FieldTypeDescription
urlstringAnalyzed URL
status_codeintegerHTTP status code of the response
content_typestringDetected content type: html, json, xml, or unknown
redirect_chainarrayList of intermediate URLs if redirects occurred

Strategies and How to Scrape Based on Them

extract_html

The site serves static HTML. The content is fully available in the initial HTTP response, without needing to execute JavaScript. No blocks or captchas were detected.

How to scrape: perform scraping without browser. This is the fastest and most resource-efficient option.


browser

The site depends on JavaScript to render its main content. A simple HTTP request would return empty or incomplete HTML. The site does not present active blocks.

How to scrape: perform scraping with browser enabled. The browser will execute the JS and wait for the content to become available.


api

During the analysis, JSON or XHR endpoints were detected that return the data directly, without requiring authentication. These endpoints are listed in api_endpoints.

How to scrape: perform scraping without browser, pointing directly to the detected endpoints in api_endpoints. This is the most efficient strategy when available, as it avoids parsing HTML entirely.


blocked

The site presents one or more active barriers that prevent scraping under normal conditions: captcha, Cloudflare challenge, or login wall.

How to scrape: scraping is not possible with the current conditions. This may require the use of residential proxies, captcha solving, or manual analysis of the authentication flow.

tip

When you get a blocked result, check the captcha_providers, cloudflare_level, and login_wall fields to understand which specific barrier was detected.

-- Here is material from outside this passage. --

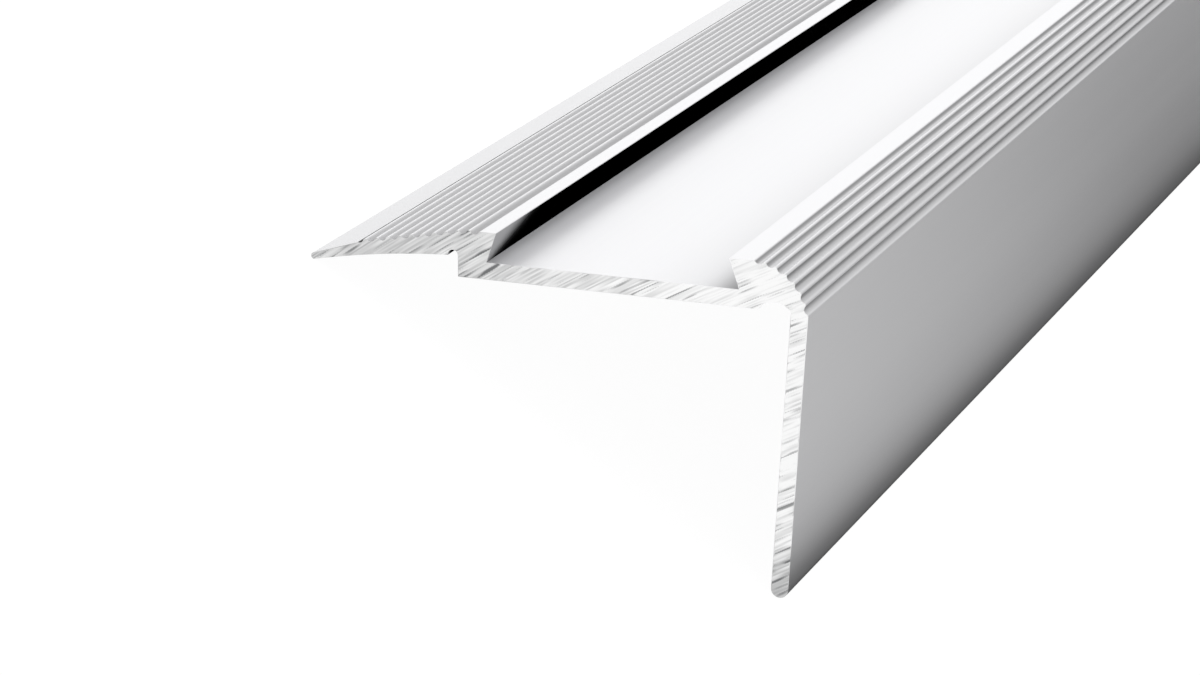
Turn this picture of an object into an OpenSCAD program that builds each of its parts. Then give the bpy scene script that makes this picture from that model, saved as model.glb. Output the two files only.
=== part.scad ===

Regardless of the recommended strategy, the analysis indicates whether a proxy is needed and what type:

proxy_typeWhen recommended
noneClean site, no blocks or rate limiting
datacenterRate limiting or soft block detected without active fingerprinting
residentialCloudflare challenge, DataDome, PerimeterX, or Akamai detected
tip

A site can have recommended_strategy: "blocked" and proxy_type: "residential" -- that means scraping could be viable with a residential proxy.